21 SEPTEMBER 2002, Page 60

Knockabout fun

James Delingpole

Whenever I hear of a younger writer's massive success, a little part of me dies. Which is my excuse for being possibly the only person in Christendom and beyond not to have read White Teeth.

When this last happened, with Alex Garland's The Beach, it was all slightly easier to bear. There were consoling rumours that Garland was far too pleased with himself. There was the comforting dreadfulness of his follow-up, The Tesseract, which seemed to suggest that his debut was just a fluke. And besides, we embittered losers have always been able to tell ourselves that The Beach wasn't even that well written — it was just a high-concept backpacker-trap which we could have easily devised ourselves had we been bothered.

Zadie Smith's talent, tragically, is harder to ignore. About the worst I've heard said of White Teeth is that the characters are slightly implausible and that it's a bit firstnovel immature, but then what people always add is that it's written with such style and energy you just don't care. What's even more annoying is that she's published by a good friend of mine, Simon Prosser, who once turned down the manuscript of my last novel on the grounds — so he sweetly claimed — that it was so incredibly like the person he knew that he simply couldn't get an objective take on it. So you'll imagine how much I was looking forward to Channel 4's new zillion-and-onepound TV adaptation.

I watched the first few minutes through gritted teeth. Almost everyone in it seemed to be poor, black or Asian, which, I told myself sulkily, I can take at art movies at the ICA, but if I'm watching prime-time weekday TV I want everyone to be white, middle-class and professional, or how am I supposed to identify with them?

But this line didn't work for long. The moment that really clinched it for me, when the adaptation progressed from 'Gosh, I'm really quite enjoying this' to 'That's it. I'm totally totally hooked', is the one where Clara wakes up from the coma after her scooter accident to discover that her once louche and highly sexed boyfriend has been transformed by his head injury and her Bible-bashing mother into a fundamentalist Christian drip. Comedy genius.

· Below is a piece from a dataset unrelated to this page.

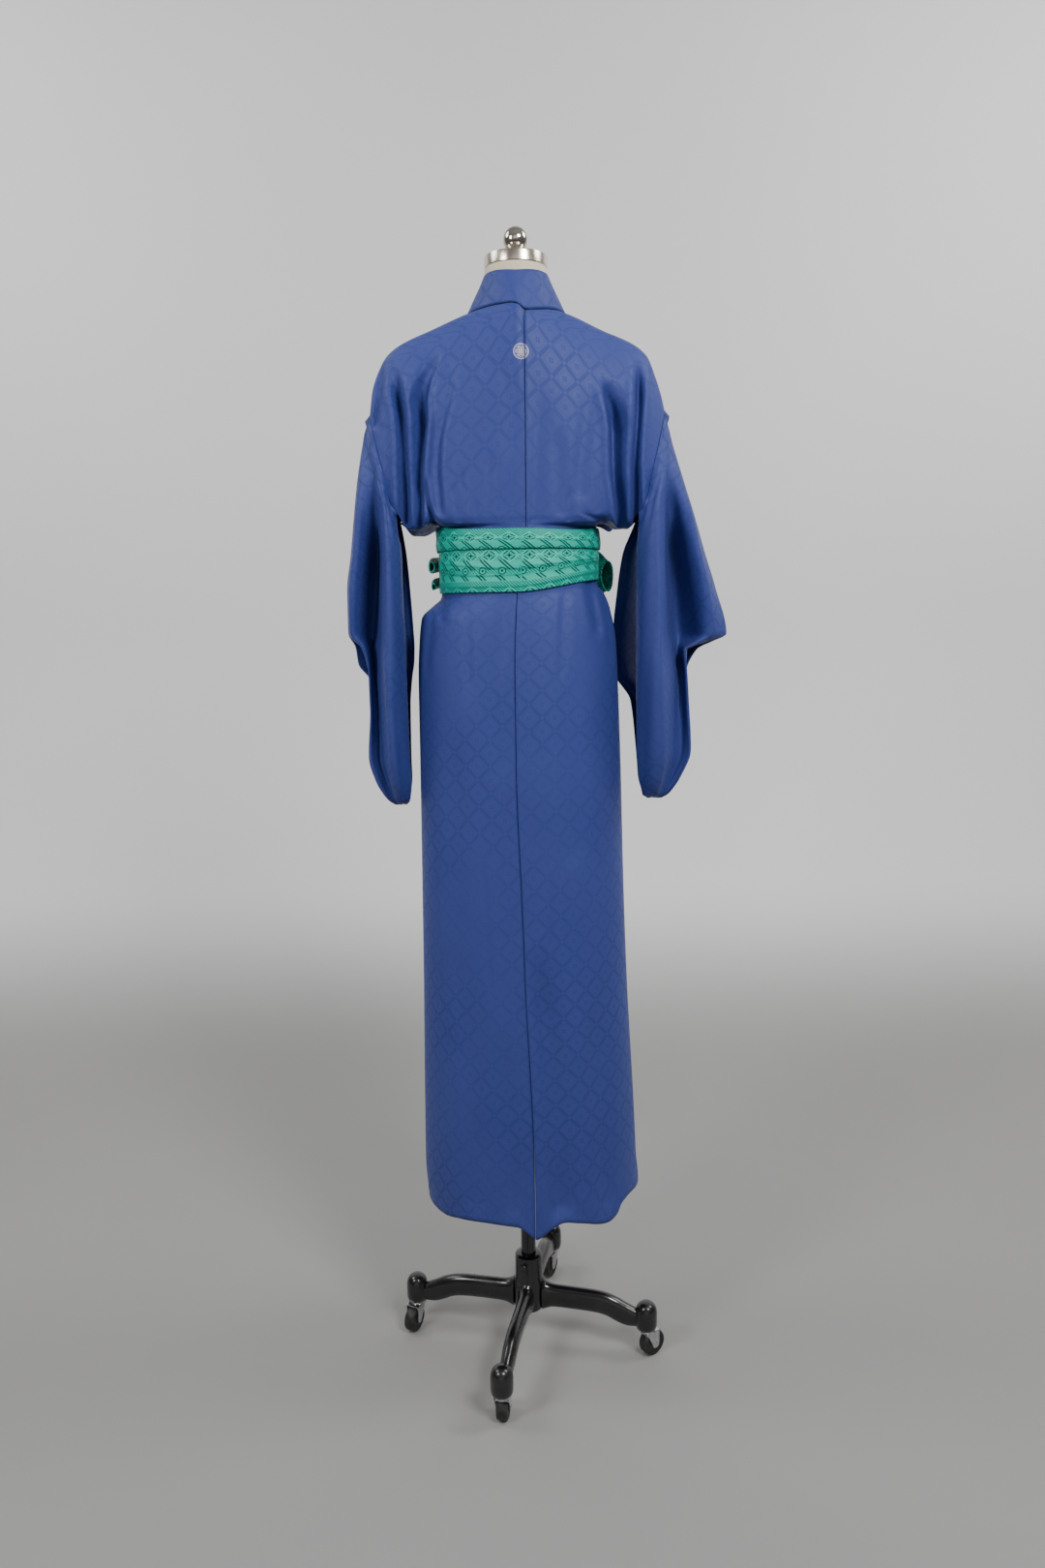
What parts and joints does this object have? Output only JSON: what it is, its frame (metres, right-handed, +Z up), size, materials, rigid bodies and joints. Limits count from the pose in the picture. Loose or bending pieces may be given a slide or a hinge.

Could such a thing ever happen in real life? Probably not, but the same applied to a lot of the first episode. I don't seriously imagine for a moment that a pretty 19year-old West Indian girl, no matter how bonkers her background, would end up marrying a shabby, white 47-year-old loser like Archie. And how come Archie is automatically so cool about dope? And was there ever really a possibility in 1945 that an Indian soldier and an English soldier could have found themselves in a position where they could summarily execute a Nazi concentration camp doctor?

If you wanted to be bolshie about this, you could. You could say that this joyous, zany, multicultural free-for-all is just some naive twenty-something's wishful thinking and, to boot, a damned clever way of making an audience congratulate itself about its enlightened attitude to the whole race thing. But, if you did, you'd be denying yourself a great deal of warmth, wit, sauciness and knockabout fun.

Obviously, I could be talking bollocks here, because I'm only going by the handsome, zappily realised TV adaptation, but I'd guess that one of the reasons Zadie Smith is so popular is that she's done the exact opposite of what precious, B.S. Johnson-wannabe literary pseuds like me are doing, which is to revive the picaresque, incident-strewn tradition of Dickens and Balzac. She knows that the more weird shit you dump on your characters (relieving them every so often with the occasional gobbet of random good fortune, just so it doesn't get too depressing), the more readers you'll pull. God, I wish I could do it. God, how I'm looking forward to reading both her novels.

Ah, good. There's space left to tell you about the stick I got from the Fawn the other week for being so meekly fence-sitting about Celeb. 'You are so crap!' she said. 'You know you hated it.' But I wrote my review several days after seeing it and couldn't remember what I thought, I pleaded. 'Well, I think you're losing your critical faculty,' she said. 'I may have to divorce you,' 'And another thing,' she said, just after we'd watched that terribly well done but monstrous downer of a programme about Flight 93 a couple of weeks ago, 'why do you never review serious programmes?' I'll tell you exactly the bloody reason: because whenever I announce to the Evil Devil Fawn that. I'm sorry, there's this serious programme we're going to have to watch for review purposes, she grumbles. For the record, though, the programme was not the piece of mawkish exploitation I know some viewers feared it might be. It was sensitively handled (full of moving, cathartic interviews with many of the loved ones about the calls they'd fielded from passengers on the doomed flight); the reconstruction of the flight itself was convincing and immaculately well acted; and, just as Ian McEwan so brilliantly argued in that essay the day after 9/11, it powerfully reminded you that what survives of us most after unimaginably horrible events like these is love.